JSON records of objects
───

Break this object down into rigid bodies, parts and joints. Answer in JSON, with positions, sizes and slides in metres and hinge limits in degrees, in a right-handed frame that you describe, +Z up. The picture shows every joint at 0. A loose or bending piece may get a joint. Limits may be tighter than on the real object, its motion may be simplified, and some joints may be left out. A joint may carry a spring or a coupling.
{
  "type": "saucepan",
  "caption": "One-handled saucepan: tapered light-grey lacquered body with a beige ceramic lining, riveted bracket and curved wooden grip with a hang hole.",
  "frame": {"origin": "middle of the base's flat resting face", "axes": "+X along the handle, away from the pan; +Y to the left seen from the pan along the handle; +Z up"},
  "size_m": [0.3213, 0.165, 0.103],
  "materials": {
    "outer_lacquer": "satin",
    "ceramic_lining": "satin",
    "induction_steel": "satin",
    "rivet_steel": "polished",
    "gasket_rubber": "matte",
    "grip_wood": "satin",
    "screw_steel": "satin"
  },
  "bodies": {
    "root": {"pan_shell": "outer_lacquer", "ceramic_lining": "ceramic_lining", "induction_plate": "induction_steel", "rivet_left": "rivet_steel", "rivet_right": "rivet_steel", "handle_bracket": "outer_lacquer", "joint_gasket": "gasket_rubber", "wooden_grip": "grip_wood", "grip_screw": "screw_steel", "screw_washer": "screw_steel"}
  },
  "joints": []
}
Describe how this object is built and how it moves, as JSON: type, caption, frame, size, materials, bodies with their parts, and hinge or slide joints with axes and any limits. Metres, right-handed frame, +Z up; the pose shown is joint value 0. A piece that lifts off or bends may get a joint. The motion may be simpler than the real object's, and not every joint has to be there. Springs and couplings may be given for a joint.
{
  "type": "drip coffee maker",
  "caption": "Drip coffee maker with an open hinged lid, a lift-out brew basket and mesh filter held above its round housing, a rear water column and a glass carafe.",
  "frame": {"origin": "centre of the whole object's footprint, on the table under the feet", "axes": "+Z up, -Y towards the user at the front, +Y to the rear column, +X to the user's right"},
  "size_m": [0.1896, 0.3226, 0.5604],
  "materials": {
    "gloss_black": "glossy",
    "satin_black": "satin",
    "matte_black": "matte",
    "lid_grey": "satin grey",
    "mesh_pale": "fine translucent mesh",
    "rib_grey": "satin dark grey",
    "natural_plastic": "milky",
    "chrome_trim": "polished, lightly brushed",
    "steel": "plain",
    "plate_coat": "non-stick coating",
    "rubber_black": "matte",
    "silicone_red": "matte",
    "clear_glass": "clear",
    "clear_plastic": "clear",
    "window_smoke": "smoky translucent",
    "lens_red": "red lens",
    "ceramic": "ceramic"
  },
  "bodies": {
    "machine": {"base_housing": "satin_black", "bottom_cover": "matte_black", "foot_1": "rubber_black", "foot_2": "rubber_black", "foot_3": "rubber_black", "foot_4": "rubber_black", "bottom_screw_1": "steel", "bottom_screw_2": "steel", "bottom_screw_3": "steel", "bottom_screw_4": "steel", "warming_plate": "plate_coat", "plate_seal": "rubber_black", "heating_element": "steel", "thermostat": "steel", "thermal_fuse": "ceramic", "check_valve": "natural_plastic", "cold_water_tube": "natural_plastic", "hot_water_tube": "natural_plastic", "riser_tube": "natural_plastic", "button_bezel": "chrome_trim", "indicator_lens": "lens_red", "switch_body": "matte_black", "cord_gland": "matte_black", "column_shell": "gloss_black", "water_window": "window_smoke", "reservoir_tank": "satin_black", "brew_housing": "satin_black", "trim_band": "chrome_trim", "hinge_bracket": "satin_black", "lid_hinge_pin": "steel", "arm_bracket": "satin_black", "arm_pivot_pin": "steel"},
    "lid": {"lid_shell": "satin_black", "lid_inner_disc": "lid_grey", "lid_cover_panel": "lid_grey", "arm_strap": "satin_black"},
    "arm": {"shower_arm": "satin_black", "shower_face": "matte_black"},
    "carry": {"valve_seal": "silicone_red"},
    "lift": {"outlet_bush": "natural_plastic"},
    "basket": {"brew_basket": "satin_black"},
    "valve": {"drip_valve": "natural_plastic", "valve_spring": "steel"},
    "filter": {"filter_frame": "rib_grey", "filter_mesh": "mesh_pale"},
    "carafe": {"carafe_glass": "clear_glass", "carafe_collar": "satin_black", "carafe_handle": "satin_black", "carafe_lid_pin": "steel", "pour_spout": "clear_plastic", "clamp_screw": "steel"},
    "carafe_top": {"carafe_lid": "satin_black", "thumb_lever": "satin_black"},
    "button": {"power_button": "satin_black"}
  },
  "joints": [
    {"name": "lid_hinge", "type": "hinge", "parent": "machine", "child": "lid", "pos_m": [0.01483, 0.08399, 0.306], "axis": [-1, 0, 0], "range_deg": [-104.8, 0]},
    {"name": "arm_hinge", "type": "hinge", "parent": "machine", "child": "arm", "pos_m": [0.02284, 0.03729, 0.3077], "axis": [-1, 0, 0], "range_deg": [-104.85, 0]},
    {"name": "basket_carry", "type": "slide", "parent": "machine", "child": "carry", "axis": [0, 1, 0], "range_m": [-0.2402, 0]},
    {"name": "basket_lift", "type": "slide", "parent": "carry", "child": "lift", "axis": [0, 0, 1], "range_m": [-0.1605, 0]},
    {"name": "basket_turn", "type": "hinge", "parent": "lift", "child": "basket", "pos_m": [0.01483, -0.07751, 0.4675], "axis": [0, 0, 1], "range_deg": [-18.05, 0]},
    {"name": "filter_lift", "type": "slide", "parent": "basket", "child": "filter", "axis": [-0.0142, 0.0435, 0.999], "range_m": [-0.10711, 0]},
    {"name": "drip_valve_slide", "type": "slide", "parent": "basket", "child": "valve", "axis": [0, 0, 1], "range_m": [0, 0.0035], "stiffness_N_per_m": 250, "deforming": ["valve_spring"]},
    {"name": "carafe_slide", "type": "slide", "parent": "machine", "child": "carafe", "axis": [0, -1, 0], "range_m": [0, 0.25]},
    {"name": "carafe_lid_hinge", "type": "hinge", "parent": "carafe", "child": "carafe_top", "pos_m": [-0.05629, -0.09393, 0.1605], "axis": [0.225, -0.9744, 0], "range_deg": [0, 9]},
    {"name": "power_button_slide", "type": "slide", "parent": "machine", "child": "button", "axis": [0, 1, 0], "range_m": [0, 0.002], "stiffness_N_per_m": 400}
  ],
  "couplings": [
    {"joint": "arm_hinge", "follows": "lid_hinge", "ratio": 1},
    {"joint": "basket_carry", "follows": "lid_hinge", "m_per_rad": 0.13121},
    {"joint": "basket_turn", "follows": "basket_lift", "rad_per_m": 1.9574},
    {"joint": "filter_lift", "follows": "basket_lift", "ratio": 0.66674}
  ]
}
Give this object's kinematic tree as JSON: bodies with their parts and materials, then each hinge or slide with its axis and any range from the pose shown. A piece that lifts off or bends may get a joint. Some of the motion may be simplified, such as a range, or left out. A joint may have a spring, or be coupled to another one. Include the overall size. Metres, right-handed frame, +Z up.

───

Quote all of the entries exactly as they appear.

- Result for this task
Break this object down into rigid bodies, parts and joints. Answer in JSON, with positions, sizes and slides in metres and hinge limits in degrees, in a right-handed frame that you describe, +Z up. The picture shows every joint at 0. A loose or bending piece may get a joint. Limits may be tighter than on the real object, its motion may be simplified, and some joints may be left out. A joint may carry a spring or a coupling.
{
  "type": "saucepan",
  "caption": "One-handled saucepan: tapered light-grey lacquered body with a beige ceramic lining, riveted bracket and curved wooden grip with a hang hole.",
  "frame": {"origin": "middle of the base's flat resting face", "axes": "+X along the handle, away from the pan; +Y to the left seen from the pan along the handle; +Z up"},
  "size_m": [0.3213, 0.165, 0.103],
  "materials": {
    "outer_lacquer": "satin",
    "ceramic_lining": "satin",
    "induction_steel": "satin",
    "rivet_steel": "polished",
    "gasket_rubber": "matte",
    "grip_wood": "satin",
    "screw_steel": "satin"
  },
  "bodies": {
    "root": {"pan_shell": "outer_lacquer", "ceramic_lining": "ceramic_lining", "induction_plate": "induction_steel", "rivet_left": "rivet_steel", "rivet_right": "rivet_steel", "handle_bracket": "outer_lacquer", "joint_gasket": "gasket_rubber", "wooden_grip": "grip_wood", "grip_screw": "screw_steel", "screw_washer": "screw_steel"}
  },
  "joints": []
}
Describe how this object is built and how it moves, as JSON: type, caption, frame, size, materials, bodies with their parts, and hinge or slide joints with axes and any limits. Metres, right-handed frame, +Z up; the pose shown is joint value 0. A piece that lifts off or bends may get a joint. The motion may be simpler than the real object's, and not every joint has to be there. Springs and couplings may be given for a joint.
{
  "type": "drip coffee maker",
  "caption": "Drip coffee maker with an open hinged lid, a lift-out brew basket and mesh filter held above its round housing, a rear water column and a glass carafe.",
  "frame": {"origin": "centre of the whole object's footprint, on the table under the feet", "axes": "+Z up, -Y towards the user at the front, +Y to the rear column, +X to the user's right"},
  "size_m": [0.1896, 0.3226, 0.5604],
  "materials": {
    "gloss_black": "glossy",
    "satin_black": "satin",
    "matte_black": "matte",
    "lid_grey": "satin grey",
    "mesh_pale": "fine translucent mesh",
    "rib_grey": "satin dark grey",
    "natural_plastic": "milky",
    "chrome_trim": "polished, lightly brushed",
    "steel": "plain",
    "plate_coat": "non-stick coating",
    "rubber_black": "matte",
    "silicone_red": "matte",
    "clear_glass": "clear",
    "clear_plastic": "clear",
    "window_smoke": "smoky translucent",
    "lens_red": "red lens",
    "ceramic": "ceramic"
  },
  "bodies": {
    "machine": {"base_housing": "satin_black", "bottom_cover": "matte_black", "foot_1": "rubber_black", "foot_2": "rubber_black", "foot_3": "rubber_black", "foot_4": "rubber_black", "bottom_screw_1": "steel", "bottom_screw_2": "steel", "bottom_screw_3": "steel", "bottom_screw_4": "steel", "warming_plate": "plate_coat", "plate_seal": "rubber_black", "heating_element": "steel", "thermostat": "steel", "thermal_fuse": "ceramic", "check_valve": "natural_plastic", "cold_water_tube": "natural_plastic", "hot_water_tube": "natural_plastic", "riser_tube": "natural_plastic", "button_bezel": "chrome_trim", "indicator_lens": "lens_red", "switch_body": "matte_black", "cord_gland": "matte_black", "column_shell": "gloss_black", "water_window": "window_smoke", "reservoir_tank": "satin_black", "brew_housing": "satin_black", "trim_band": "chrome_trim", "hinge_bracket": "satin_black", "lid_hinge_pin": "steel", "arm_bracket": "satin_black", "arm_pivot_pin": "steel"},
    "lid": {"lid_shell": "satin_black", "lid_inner_disc": "lid_grey", "lid_cover_panel": "lid_grey", "arm_strap": "satin_black"},
    "arm": {"shower_arm": "satin_black", "shower_face": "matte_black"},
    "carry": {"valve_seal": "silicone_red"},
    "lift": {"outlet_bush": "natural_plastic"},
    "basket": {"brew_basket": "satin_black"},
    "valve": {"drip_valve": "natural_plastic", "valve_spring": "steel"},
    "filter": {"filter_frame": "rib_grey", "filter_mesh": "mesh_pale"},
    "carafe": {"carafe_glass": "clear_glass", "carafe_collar": "satin_black", "carafe_handle": "satin_black", "carafe_lid_pin": "steel", "pour_spout": "clear_plastic", "clamp_screw": "steel"},
    "carafe_top": {"carafe_lid": "satin_black", "thumb_lever": "satin_black"},
    "button": {"power_button": "satin_black"}
  },
  "joints": [
    {"name": "lid_hinge", "type": "hinge", "parent": "machine", "child": "lid", "pos_m": [0.01483, 0.08399, 0.306], "axis": [-1, 0, 0], "range_deg": [-104.8, 0]},
    {"name": "arm_hinge", "type": "hinge", "parent": "machine", "child": "arm", "pos_m": [0.02284, 0.03729, 0.3077], "axis": [-1, 0, 0], "range_deg": [-104.85, 0]},
    {"name": "basket_carry", "type": "slide", "parent": "machine", "child": "carry", "axis": [0, 1, 0], "range_m": [-0.2402, 0]},
    {"name": "basket_lift", "type": "slide", "parent": "carry", "child": "lift", "axis": [0, 0, 1], "range_m": [-0.1605, 0]},
    {"name": "basket_turn", "type": "hinge", "parent": "lift", "child": "basket", "pos_m": [0.01483, -0.07751, 0.4675], "axis": [0, 0, 1], "range_deg": [-18.05, 0]},
    {"name": "filter_lift", "type": "slide", "parent": "basket", "child": "filter", "axis": [-0.0142, 0.0435, 0.999], "range_m": [-0.10711, 0]},
    {"name": "drip_valve_slide", "type": "slide", "parent": "basket", "child": "valve", "axis": [0, 0, 1], "range_m": [0, 0.0035], "stiffness_N_per_m": 250, "deforming": ["valve_spring"]},
    {"name": "carafe_slide", "type": "slide", "parent": "machine", "child": "carafe", "axis": [0, -1, 0], "range_m": [0, 0.25]},
    {"name": "carafe_lid_hinge", "type": "hinge", "parent": "carafe", "child": "carafe_top", "pos_m": [-0.05629, -0.09393, 0.1605], "axis": [0.225, -0.9744, 0], "range_deg": [0, 9]},
    {"name": "power_button_slide", "type": "slide", "parent": "machine", "child": "button", "axis": [0, 1, 0], "range_m": [0, 0.002], "stiffness_N_per_m": 400}
  ],
  "couplings": [
    {"joint": "arm_hinge", "follows": "lid_hinge", "ratio": 1},
    {"joint": "basket_carry", "follows": "lid_hinge", "m_per_rad": 0.13121},
    {"joint": "basket_turn", "follows": "basket_lift", "rad_per_m": 1.9574},
    {"joint": "filter_lift", "follows": "basket_lift", "ratio": 0.66674}
  ]
}
Give this object's kinematic tree as JSON: bodies with their parts and materials, then each hinge or slide with its axis and any range from the pose shown. A piece that lifts off or bends may get a joint. Some of the motion may be simplified, such as a range, or left out. A joint may have a spring, or be coupled to another one. Include the overall size. Metres, right-handed frame, +Z up.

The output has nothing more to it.